Ce refus de l'inacceptable va imprégner tout son combat pour obtenir que la proposition du père Joseph Wrésinski d'une loi d'orientation permettant un traitement global de la pauvreté soit reprise par le gouvernement. Combat qu'elle mènera au sein du Conseil économique et social  (CES) pour qu'il intègre cette idée dans l'avis sur l'évaluation des politiques publiques de lutte contre la pauvreté (1995) dont elle est rapporteur. Mais aussi, aux côtés du collectif Alerte, pour éviter l'enlisement du chantier législatif ouvert par le gouvernement Juppé et interrompu par la dissolution de l'Assemblée nationale en 1997. Car si sa pugnacité et son charisme ont bien évidemment joué, la nièce du général de Gaulle croyait beaucoup à la mobilisation collective, relève Gilbert Lagouanelle, directeur du pôle action institutionnelle du Secours catholique. « Elle avait compris l'intérêt d'avoir un front uni contre la pauvreté représentant la société dans toutes ses composantes et ses sensibilités », ajoute Jacky Mamou. C'est ainsi qu'en octobre 1996, une soixantaine d'associations (dont les chômeurs, Droit au logement) s'étaient mobilisées pour dénoncer le peu d'ambition de l'avant-projet du gouvernement Juppé.

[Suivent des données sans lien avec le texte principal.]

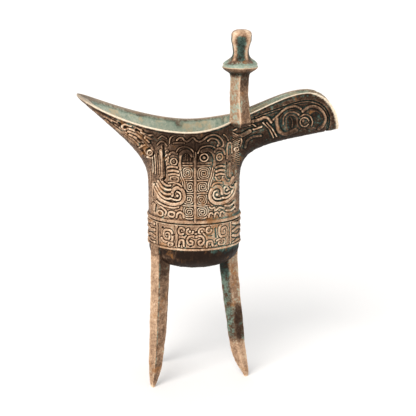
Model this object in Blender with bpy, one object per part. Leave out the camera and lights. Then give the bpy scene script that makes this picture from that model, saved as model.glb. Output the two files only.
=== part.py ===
"""A cast bronze wine goblet of the jue form: an oval cup with a pouring spout and a pointed tail,
two capped posts, a strap handle and three blade legs, cast as one piece.

Metres, +Z up, +X along the spout, the handle on the +Y side. The cup's axis is the working
origin; at the end the goblet is set on the floor with its box centred over the origin.
"""
from math import acos, cos, exp, hypot, pi, radians, sin, sqrt, tau

import bmesh
import bpy
from mathutils import Vector

# Heights, from the floor up
LEG_HEIGHT = 0.0742
BOWL_DEPTH = 0.0141
BAND_HEIGHT = 0.0161
BEAD_ABOVE_BAND = 0.0018
NECK_ABOVE_BEAD = 0.0198
RIM_ABOVE_NECK = 0.0328
TAIL_ABOVE_RIM = 0.0186
SPOUT_ABOVE_RIM = 0.0203
MOUTH_HEIGHT = 0.0222

# Oval cup
CUP_HALF_LENGTH = 0.0272
CUP_HALF_WIDTH = 0.0228
WALL = 0.0023
BOWL_FULLNESS = 2.7
RIM_LOW_X = -0.0040
RIM_FLARE = 0.0005
WALL_LINE_RISE = 0.0110

# Tail, a pointed leaf
TAIL_LENGTH = 0.0680
TAIL_CURVE = 1.75
TAIL_SLOPE = radians(49.5)
TAIL_LINE_RISE = 0.0160
TAIL_LINE_REACH = 0.0380
TAIL_TIP_SOLID = 0.0062
TAIL_EDGE = 0.0013
TAIL_EDGE_SHARE = 0.06
WALL_TURN = 0.6

# Spout, a channel with a rounded mouth
SPOUT_ROOT_ANGLE = radians(36)
SPOUT_END_ANGLE = radians(25)
SPOUT_LENGTH = 0.0846
SPOUT_HALF_WIDTH = 0.0078
SPOUT_SLOPE = radians(11)
SPOUT_LINE_RISE = 0.0200
SPOUT_LINE_REACH = 0.0495
SPOUT_TAPER = 0.10
SPOUT_SHOULDER = 0.0016
MOUTH_RUN = 0.0176
MOUTH_FULLNESS = 2.6
MOUTH_CROWDING = 1.8
ROOT_SWEEP = 1.3
RIM_CURVE_START = 0.0310
RIM_CURVE_END = 0.0200

# Cast decoration
BAND_RELIEF = 0.0006
BEAD_HALF = 0.0013
BEAD_RELIEF = 0.0009
MOTIF_MIDDLE = 0.0016
MOTIF_RELIEF = 0.0012
GROOVE_DEPTH = 0.0008
LINE_HALF = 0.0010
WIDE_LINE_HALF = 0.0013
RELIEF_FADE_ROWS = 0.12
EYE_OFFSET = 0.0135
EYE_BELOW_RIM = 0.0162
EYE_RADIUS = 0.0025
OUTER_EYE_OFFSET = 0.0232
OUTER_EYE_X = 0.0252
MASK_END_X = 0.0232
SPOUT_CARVED_FROM = 0.0345
OUTER_EYE_BELOW_RIM = 0.0123
LEDGE_PITCH = 0.0034
VOLUTE_OFFSET = 0.0108
VOLUTE_ABOVE_BEAD = 0.0164
VOLUTE_RADIUS = 0.0042
ARM_REACH = 0.0124
ARM_SPACING = 0.0034
ARM_SPREAD = 0.0014
HORN_OFFSET = 0.0046
HORN_RADIUS = 0.0044
CREST_BELOW_RIM = 0.0042
SLOT_OFFSET = 0.0190
SLOT_TOP_BELOW_RIM = 0.0092
SLOT_HEIGHT = 0.0190
CURL_OFFSET = 0.0165
CURL_RADIUS = 0.0036
SMALL_CURL_OFFSET = 0.0040
SMALL_CURL_RADIUS = 0.0026
BAR_PITCH = 0.0040
BAR_REACH = 0.0058
SPOUT_FRAME_MARGIN = 0.0042
SPOUT_GROOVE_DEPTH = 0.0011
MOUTH_FRAME_SHARE = 0.7
LOBES = 3
LOBE_RADIUS = 0.0064
LOBE_EDGE = 0.0024
LOBE_RELIEF = 0.0013
LOBE_SPACING = 0.0146
LOBE_FROM_END = 0.0150
LOBE_BELOW_RIM = 0.0140
LEAF_MARGIN = 0.0046
LEAF_PITCH = 0.0040

# Posts and caps
POST_LEAN = radians(2.0)
POST_BELOW_RIM = 0.0012
POST_HEIGHT = 0.0537
POST_HALF = 0.0053
POST_PAST_ROOT = 0.0044
POST_FOOT_SHIFT = 0.0014
POST_FOOT_SHARE = 0.32
FAR_POST_DROP = 0.0022
FAR_POST_SHIFT = 0.0010
COLLAR_HALF = 0.0105
KNOB_HALF = 0.0058
KNOB_WAIST = 0.0045
POST_SIDES = 12

# Legs
LEFT_LEG_ANGLE = radians(147)
LEG_IN_BAND = 0.0023
LEG_INSET = 0.0006
LEG_FLUSH_ALONG = 0.92
LEG_FLUSH_ACROSS = 0.82
LEG_TOP_PULL = 0.94
LEG_HALF_DEPTH = 0.0045
LEG_EDGE = 0.14
RIGHT_LEG_HALF_WIDTH = 0.0063
RIGHT_LEG_SPLAY = (0.0114, 0.0)
LEFT_LEG_HALF_WIDTH = 0.0060
NEAR_LEG_SPLAY = (0.0049, 0.0050)
FAR_LEG_SPLAY = (0.0049, 0.0088)
FOOT_HALF = 0.0013

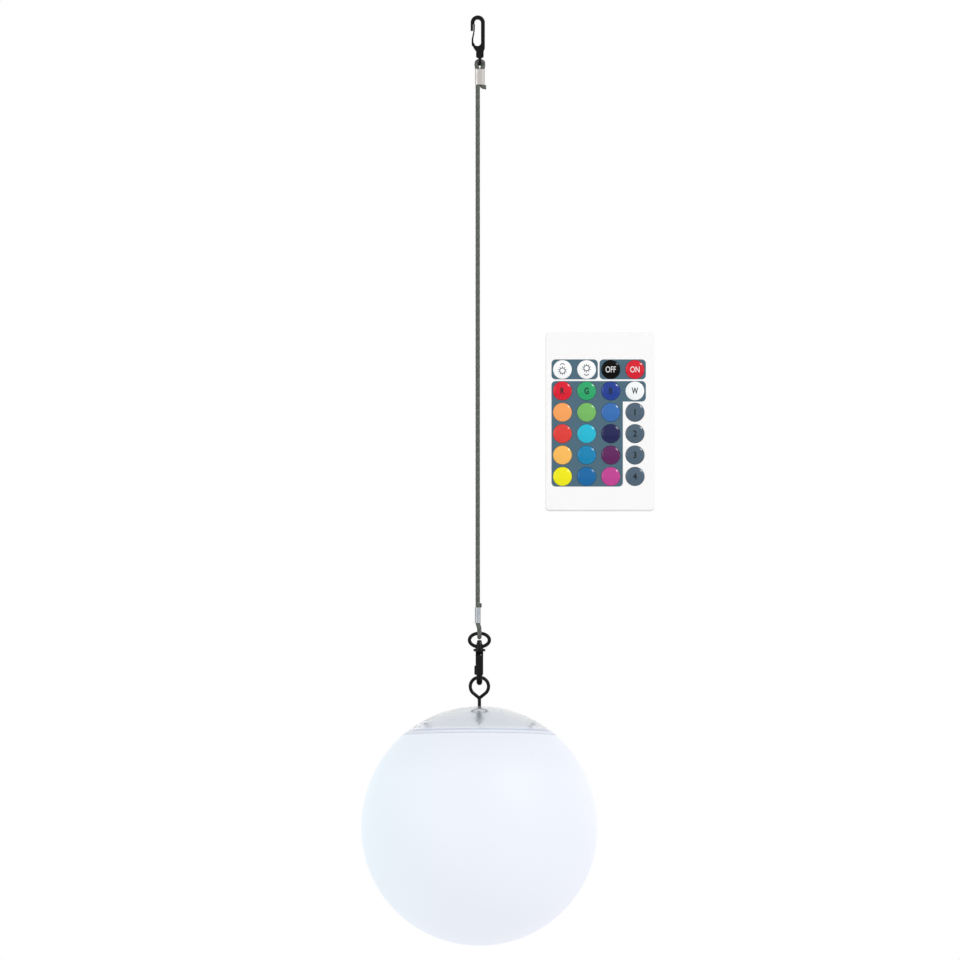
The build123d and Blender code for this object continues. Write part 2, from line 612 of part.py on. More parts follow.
def make_module_housing():
    """Flange under the dome, tray for the solar panel and a cup that hangs inside the globe."""
    tray_r = panel_r + PANEL_PLAY
    floor_r = tray_r + TRAY_WALL
    shell = turned([
        (0, panel_floor), (tray_r, panel_floor), (tray_r, rim_z), (half_width(rim_z), rim_z),
        (half_width(flange_low), flange_low), (cup_r, flange_low), (cup_r, cup_low), (cup_in, cup_low),
        (cup_in, step_z), (floor_r, step_z), (floor_r, tray_low), (0, tray_low)])
    for angle, x, y in around(DOME_SCREWS, dome_screw_r, DOME_SCREW_START):
        shell -= Pos(x, y, step_z) * Cylinder(SCREW_DIAMETER / 2 + SCREW_FIT, 4 * (rim_z - step_z))
    lug_top = collar_end - LUG_GAP
    for angle, x, y in around(LUG_COUNT, cup_r, LUG_START):
        lug = Pos(0, 0, lug_top - LUG_HEIGHT / 2) * Box(2 * LUG_REACH, LUG_LENGTH, LUG_HEIGHT)
        shell += Pos(x, y, 0) * Rot(0, 0, angle) * lug
    lug_cut = Pos(0, 0, lug_top - LUG_HEIGHT / 2) * Cylinder(cup_in, LUG_HEIGHT * 2)
    shell -= lug_cut
    for angle, x, y in around(LID_SCREWS, lid_screw_r, LID_SCREW_START):
        post = Pos(x, y, (tray_low + cup_low) / 2) * Cylinder(SCREW_POST / 2, tray_low - cup_low)
        bore_low = cup_low + LID_SCREW_BITE / 2
        shell += post
        shell -= Pos(x, y, bore_low) * Cylinder(SCREW_DIAMETER / 2 + SCREW_FIT, LID_SCREW_BITE + 1)
    shell += make_cradle()
    return LOWER * shell


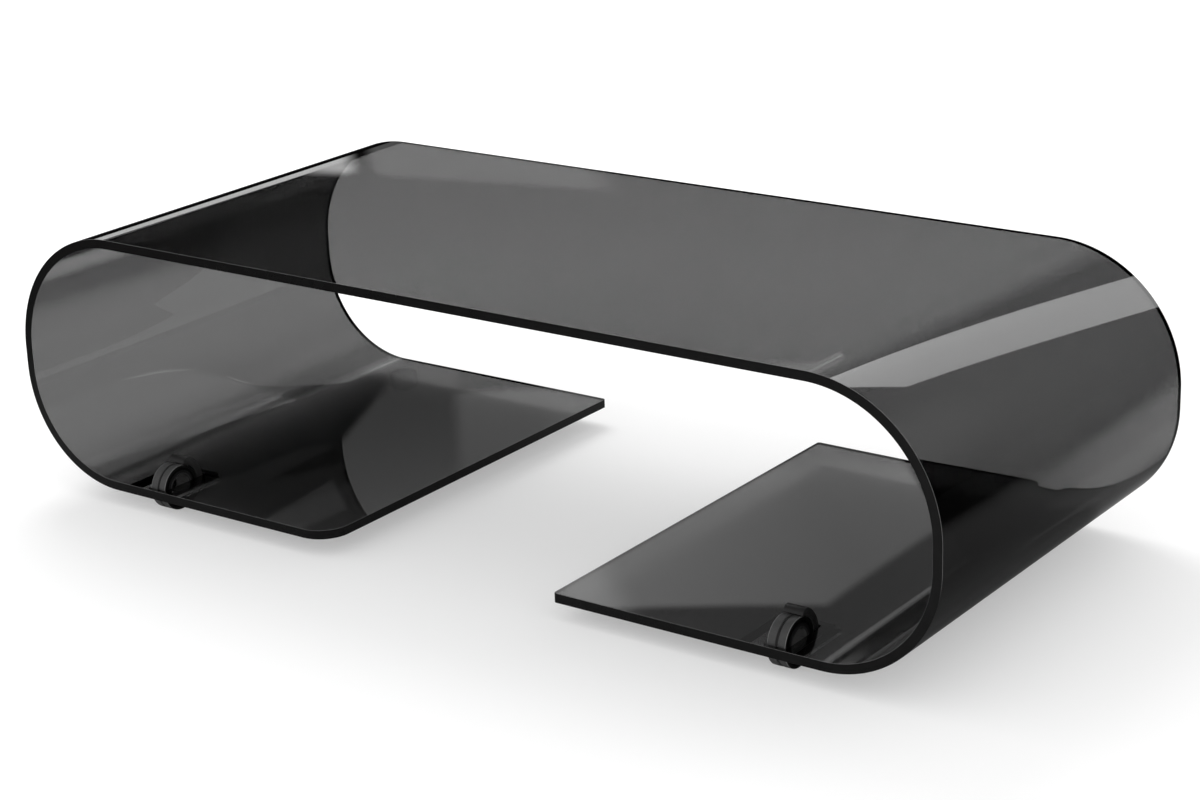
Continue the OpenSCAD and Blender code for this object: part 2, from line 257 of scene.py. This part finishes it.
# Ceiling: the soft light that the left wall mirrors. It ends in a curved line low on the left, where the left
# base plate begins to mirror the dark, and it is far dimmer on that side than overhead.
ceiling_light = 4.9
ceiling_side = 0.4
ceiling_slope = 330
ceiling_curve = 4000
ceiling_y = 0.638
ceiling_start = -25.7
ceiling_roll = -59.3
ceiling_end_y = 0.745
side_roll = 12
under_top_curve = 980000
under_top_y = 0.645
under_top_roll = 60
ceiling_edge = roll + ceiling_slope * (y - ceiling_y) + ceiling_curve * (y - ceiling_y) ** 2
ceiling = rises(ceiling_edge, ceiling_start, 0.3) * rises(roll, ceiling_roll, 0.2)
ceiling = ceiling * falls(y, ceiling_end_y, 0.005)
under_top = roll + under_top_curve * (y - under_top_y) * (y - under_top_y) * (y - under_top_y)
ceiling_level = ceiling_side * falls(roll, side_roll, 20)
ceiling_level = ceiling_level + ceiling_light * falls(under_top, under_top_roll, 6)

# The room in front of the table is simpler, with two pale rings, and what is mirrored twice sees one grey.
dark_grey = 0.004
again_grey = 0.12
photo_side_y = 0.57
zenith = 90
room = dark_grey + horizon * horizon_grey + plates + front * front_grey
room = room + strip * strip_light + ceiling * ceiling_level
room_stops = [
    (0.0, 0.6), (8 / zenith, 0.6), (13 / zenith, 0.012), (27 / zenith, 0.012), (29 / zenith, 0.7),
    (33 / zenith, 0.7), (36 / zenith, 0.012), (60 / zenith, 0.02), (80 / zenith, 0.15),
]
elsewhere = sky.node("ShaderNodeValToRGB", {"stops": room_stops}, {0: elevation / zenith})
room = greys(rises(y, photo_side_y, 0.03), elsewhere, room)
soft_stops = [(0.0, 1.475), (30 / zenith, 1.23), (60 / zenith, 0.94)]
soft = sky.node("ShaderNodeValToRGB", {"stops": soft_stops}, {0: elevation / zenith})
path = sky.node("ShaderNodeLightPath").output.node.outputs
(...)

Mais la résistance, chez elle, se doublait d'un sens aigu de la dignité des personnes. « Il n'y a de vrais droits que si tous les partagent », défendait celle qui concevait la lutte contre la pauvreté comme un combat pour les droits de l'Homme. D'où son attachement à ce que figure, dans l'article 1 de la loi, la référence à l'égale dignité de tous les êtres humains et le respect des droits fondamentaux. « Il ne s'agissait absolument pas pour elle de faire des droits spécifiques pour les plus pauvres, point sur lequel elle a longtemps été mal comprise », précise Didier Robert, membre du CES pour ATD quart monde. Refusant l'assistance, « elle voulait que les personnes soient reconnues comme acteurs et non comme bénéficiaires de prestations », insiste également Jacky Mamou. Car, et c'est là où elle dérangeait beaucoup, elle obligeait à avoir sur ces publics un regard positif. « Elle mettait en évidence comment, dans des situations d'extrême violence, ils faisaient face avec héroïsme et avaient la volonté de s'en sortir », se souvient Hugues Feltesse, ancien directeur général de l'Uniopss. « Ceux que détruit la misère peuvent seuls nous apprendre ce qu'ils voudraient vivre », avait-elle d'ailleurs écrit (1). « Mais elle n'était pas naïve, précise Didier Robert. Elle savait qu'après le vote de la loi, tout resterait à faire pour faire bouger les mentalités. Et parvenir à ce que la société ne se décharge plus de sa responsabilité sur les associations et les travailleurs sociaux. »

Tous ne partageaient pas totalement son analyse centrée davantage sur une vision « héroïque » des personnes que sur la dimension socio- économique des problèmes. Elle restera néanmoins l'une des grandes figures de la lutte contre l'exclusion.

Isabelle Sarazin

Notes

(1)  Dans Le secret de l'espérance - Fayard - Ed. Quart Monde - 10 €.